WHAT THE EXERCISE ASKS
Starting at the line that contains "for name, solid" and stopping at the line that contains "bpy.data.objects.remove(obj)", repeat every line exactly, the two end lines included, and nothing else.

SOURCE EXCERPT
-- -- --

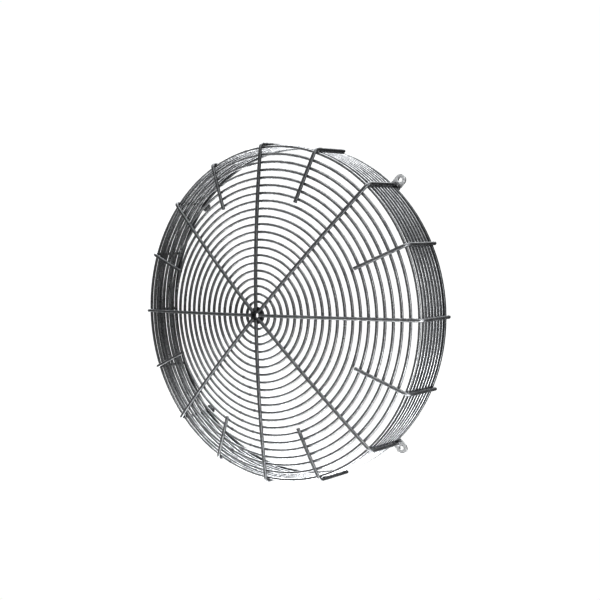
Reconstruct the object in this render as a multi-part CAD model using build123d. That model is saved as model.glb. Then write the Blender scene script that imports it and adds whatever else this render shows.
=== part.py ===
from build123d import *
import math
import os

# Round wire guard for an axial fan, a welded basket of galvanised steel wire.
# The fan's axis lies along Y. The domed face looks towards -Y and +Z is up.
# The origin is the centre of the bolt circle, in the plane that the four eyes bolt against.
# All sizes are in millimetres. A profile point is (r, f): the distance from the
# axis and the distance forward of the mounting plane.

# Wire
ring_wire_d = 5.5
frame_wire_d = 7.0
weld_gap = 0.05

# Face
first_ring_r = 29.3
ring_clear = 11.0
face_spaces = 20
crown_r = 2600.0

# Hub ring, a flat washer behind the inner ends of the spokes
hub_ring_d = 36.0
hub_hole_d = 10.0
hub_ring_t = 3.0

# Side wall
wall_depth = 96.5
wall_flare = 6.5
wall_spaces = 8
bend_r = 12.0

# Radial wires
spoke_count = 8
spoke_end_gap = 1.0
short_start_spaces = 14
short_overhang = 8.0

# Mounting eyes, flat lugs with a bolt hole in their outer end
eye_d = 24.0
eye_length = 48.0
eye_hole_d = 9.0
eye_t = 3.0
flat_edge_r = 0.5

ring_pitch = ring_clear + ring_wire_d
flare_sin = math.sin(math.radians(wall_flare))
flare_cos = math.cos(math.radians(wall_flare))
ring_offset = (frame_wire_d + ring_wire_d) / 2 + weld_gap
frame_offset = frame_wire_d + weld_gap
corner_ring_r = first_ring_r + face_spaces * ring_pitch

# The bend of every radial wire, with the corner ring nested half way round inside it,
# and the crown that the face wires lie on
bend_centre_r = corner_ring_r - (bend_r - ring_offset) * math.cos(math.radians(45))
bend_centre_f = wall_depth
crown_centre_f = bend_centre_f - math.sqrt((crown_r - bend_r) ** 2 - bend_centre_r ** 2)


def crown_f(r, offset=0.0):
    """Forward distance, at radius r, of the crown moved inwards by offset."""
    return crown_centre_f + math.sqrt((crown_r - offset) ** 2 - r ** 2)


def bend_point(direction_r, direction_f, distance):
    """The point at a distance from the bend's centre, in the given direction."""
    length = math.hypot(direction_r, direction_f)
    return (
        bend_centre_r + distance * direction_r / length,
        bend_centre_f + distance * direction_f / length,
    )


# Where the bend leaves the face and where it meets the leg, and its middle
face_out = (bend_centre_r, bend_centre_f - crown_centre_f)
face_out_length = math.hypot(*face_out)
face_normal = (face_out[0] / face_out_length, face_out[1] / face_out_length)
leg_normal = (flare_cos, flare_sin)
bend_middle = (face_normal[0] + leg_normal[0], face_normal[1] + leg_normal[1])
bend_start = bend_point(*face_normal, bend_r)
bend_mid = bend_point(*bend_middle, bend_r)
bend_end = bend_point(*leg_normal, bend_r)


def leg_point(f, offset=0.0):
    """The point of the leg's centre line moved inwards by offset, at height f."""
    base_r = bend_end[0] - offset * flare_cos
    base_f = bend_end[1] - offset * flare_sin
    return (base_r + (base_f - f) * flare_sin / flare_cos, f)


leg_end_f = eye_t + weld_gap
leg_end = leg_point(leg_end_f)
corner_ring = bend_point(*bend_middle, bend_r - ring_offset)
rim_ring = leg_point(leg_end_f + frame_wire_d / 2, frame_offset)
eye_centre_r = leg_end[0] + eye_d / 2


def wire_ring(r, f, wire_d):
    """A closed ring of round wire around the axis."""
    plane = Plane(origin=(0, -f, 0), x_dir=(1, 0, 0), z_dir=(0, -1, 0))
    return plane * Torus(r, wire_d / 2)


def profile_point(r, f):
    """A profile point on the X axis side of the guard."""
    return (r, -f, 0)


def radial_wire(inner_r, angle):
    """A wire along the crown, bent back over the corner and down the wall."""
    tail_f = leg_end_f - frame_wire_d
    start = profile_point(inner_r, crown_f(inner_r))
    middle_r = (inner_r + bend_start[0]) / 2
    middle = profile_point(middle_r, crown_f(middle_r))
    corner_in = profile_point(*bend_start)
    corner_out = profile_point(*bend_end)
    path = (
        ThreePointArc(start, middle, corner_in)
        + ThreePointArc(corner_in, profile_point(*bend_mid), corner_out)
        + Line(corner_out, profile_point(*leg_point(tail_f)))
    )
    section = Plane(origin=path @ 0, z_dir=path % 0) * Circle(frame_wire_d / 2)
    wire = sweep(section, path=path)
    cut = Plane(origin=(0, -leg_end_f, 0), x_dir=(1, 0, 0), z_dir=(0, -1, 0))
    wire = split(wire, bisect_by=cut, keep=Keep.TOP)
    return wire.rotate(Axis.Y, -angle)


def flat_plate(outline, r, f, hole_d, thickness):
    """A plate standing forward from (r, f), with its edges eased and a hole at (r, f)."""
    plane = Plane(origin=(r, -f, 0), x_dir=(1, 0, 0), z_dir=(0, -1, 0))
    plate = extrude(plane * outline, thickness)
    plate = fillet(plate.faces().filter_by(Axis.Y).edges(), flat_edge_r)
    return plate - extrude(plane * Circle(hole_d / 2), thickness)


def hub_ring():
    """The washer at the centre, just behind the spokes at its outer edge."""
    front_f = crown_f(hub_ring_d / 2) - frame_wire_d / 2 - weld_gap
    return flat_plate(Circle(hub_ring_d / 2), 0, front_f - hub_ring_t, hub_hole_d, hub_ring_t)


def mounting_eye(angle):
    """A round-ended lug that the end of a diagonal spoke and the rim ring are welded to."""
    reach = eye_length - eye_d
    outline = Pos(-reach / 2, 0) * SlotCenterToCenter(reach, eye_d)
    return flat_plate(outline, eye_centre_r, 0, eye_hole_d, eye_t).rotate(Axis.Y, -angle)


def crown_ring(number):
    """The face ring that has this many others inside it."""
    r = first_ring_r + number * ring_pitch
    return wire_ring(r, crown_f(r, ring_offset), ring_wire_d)


def wall_ring(number):
    """The wall ring at this many spaces behind the corner ring."""
    f = corner_ring[1] + (rim_ring[1] - corner_ring[1]) * number / wall_spaces
    return wire_ring(*leg_point(f, ring_offset), ring_wire_d)


spoke_step = 360.0 / spoke_count
parts = {"hub_ring": hub_ring()}
for number in range(face_spaces):
    parts[f"face_ring_{number + 1:02d}"] = crown_ring(number)
parts["corner_ring"] = wire_ring(*corner_ring, ring_wire_d)
for number in range(1, wall_spaces):
    parts[f"wall_ring_{number}"] = wall_ring(number)
parts["rim_ring"] = wire_ring(*rim_ring, frame_wire_d)

# The spokes stop where their inner ends still stand this gap apart
half_step = math.radians(spoke_step / 2)
spoke_inner_r = (frame_wire_d * math.cos(half_step) + spoke_end_gap) / (2 * math.sin(half_step))
short_inner_r = first_ring_r + short_start_spaces * ring_pitch - short_overhang
for number in range(spoke_count):
    angle = number * spoke_step
    parts[f"spoke_{number + 1}"] = radial_wire(spoke_inner_r, angle)
    parts[f"short_wire_{number + 1}"] = radial_wire(short_inner_r, angle + spoke_step / 2)
    if number % 2 == 1:
        parts[f"mounting_eye_{(number + 1) // 2}"] = mounting_eye(angle)

os.makedirs("parts", exist_ok=True)
for name, solid in parts.items():
    export_step(solid, f"parts/{name}.step")

print(f"corner ring r {corner_ring[0]:.2f} f {corner_ring[1]:.2f}")
print(f"rim ring r {rim_ring[0]:.2f} f {rim_ring[1]:.2f}")
print(f"leg end r {leg_end[0]:.2f}, bolt circle d {2 * eye_centre_r:.2f}")
print(f"spoke inner end r {spoke_inner_r:.2f}, front {crown_f(0) + frame_wire_d / 2:.2f}")
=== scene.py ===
import math

import bpy
import numpy as np
from mathutils import Matrix, Vector


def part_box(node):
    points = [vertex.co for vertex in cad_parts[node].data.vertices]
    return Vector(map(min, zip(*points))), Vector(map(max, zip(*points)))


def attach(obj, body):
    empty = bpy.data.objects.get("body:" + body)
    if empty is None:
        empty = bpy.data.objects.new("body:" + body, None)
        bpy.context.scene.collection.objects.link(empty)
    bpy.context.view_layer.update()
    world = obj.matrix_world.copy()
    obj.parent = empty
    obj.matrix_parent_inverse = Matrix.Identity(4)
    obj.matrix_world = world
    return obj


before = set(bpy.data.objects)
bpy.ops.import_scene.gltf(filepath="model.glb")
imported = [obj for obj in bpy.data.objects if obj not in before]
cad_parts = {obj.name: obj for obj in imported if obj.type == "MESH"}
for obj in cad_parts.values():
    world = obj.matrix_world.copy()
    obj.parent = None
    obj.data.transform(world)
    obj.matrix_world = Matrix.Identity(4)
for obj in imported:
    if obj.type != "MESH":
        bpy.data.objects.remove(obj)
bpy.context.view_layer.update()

MM = 0.001

# The driving sizes of the part's source that the welds and the finishes need, in millimetres
RING_WIRE_R = 2.75
FRAME_WIRE_R = 3.5
WELD_GAP = 0.05
CROWN_R = 2600.0
WALL_FLARE = math.radians(6.5)
EYE_T = 3.0
SHORT_WIRE_RINGS = 6


def nodes_named(start):
    """The frame's nodes whose names start like this, in order."""
    return sorted(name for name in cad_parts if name.startswith(start))


def full_turn(count):
    """Angles evenly spaced round a full turn."""
    return np.arange(count) / count * 2 * math.pi


# The radial wires by their angles
SPOKES = full_turn(len(nodes_named("spoke")))
SPOKE_STEP = 2 * math.pi / len(SPOKES)
SHORT_WIRES = SPOKES + SPOKE_STEP / 2
RADIAL_WIRES = np.concatenate([SPOKES, SHORT_WIRES])
EYES = SPOKES[1::2]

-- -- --

REPLY TO THE EXERCISE
for name, solid in parts.items():
    export_step(solid, f"parts/{name}.step")

print(f"corner ring r {corner_ring[0]:.2f} f {corner_ring[1]:.2f}")
print(f"rim ring r {rim_ring[0]:.2f} f {rim_ring[1]:.2f}")
print(f"leg end r {leg_end[0]:.2f}, bolt circle d {2 * eye_centre_r:.2f}")
print(f"spoke inner end r {spoke_inner_r:.2f}, front {crown_f(0) + frame_wire_d / 2:.2f}")
=== scene.py ===
import math

import bpy
import numpy as np
from mathutils import Matrix, Vector


def part_box(node):
    points = [vertex.co for vertex in cad_parts[node].data.vertices]
    return Vector(map(min, zip(*points))), Vector(map(max, zip(*points)))


def attach(obj, body):
    empty = bpy.data.objects.get("body:" + body)
    if empty is None:
        empty = bpy.data.objects.new("body:" + body, None)
        bpy.context.scene.collection.objects.link(empty)
    bpy.context.view_layer.update()
    world = obj.matrix_world.copy()
    obj.parent = empty
    obj.matrix_parent_inverse = Matrix.Identity(4)
    obj.matrix_world = world
    return obj


before = set(bpy.data.objects)
bpy.ops.import_scene.gltf(filepath="model.glb")
imported = [obj for obj in bpy.data.objects if obj not in before]
cad_parts = {obj.name: obj for obj in imported if obj.type == "MESH"}
for obj in cad_parts.values():
    world = obj.matrix_world.copy()
    obj.parent = None
    obj.data.transform(world)
    obj.matrix_world = Matrix.Identity(4)
for obj in imported:
    if obj.type != "MESH":
        bpy.data.objects.remove(obj)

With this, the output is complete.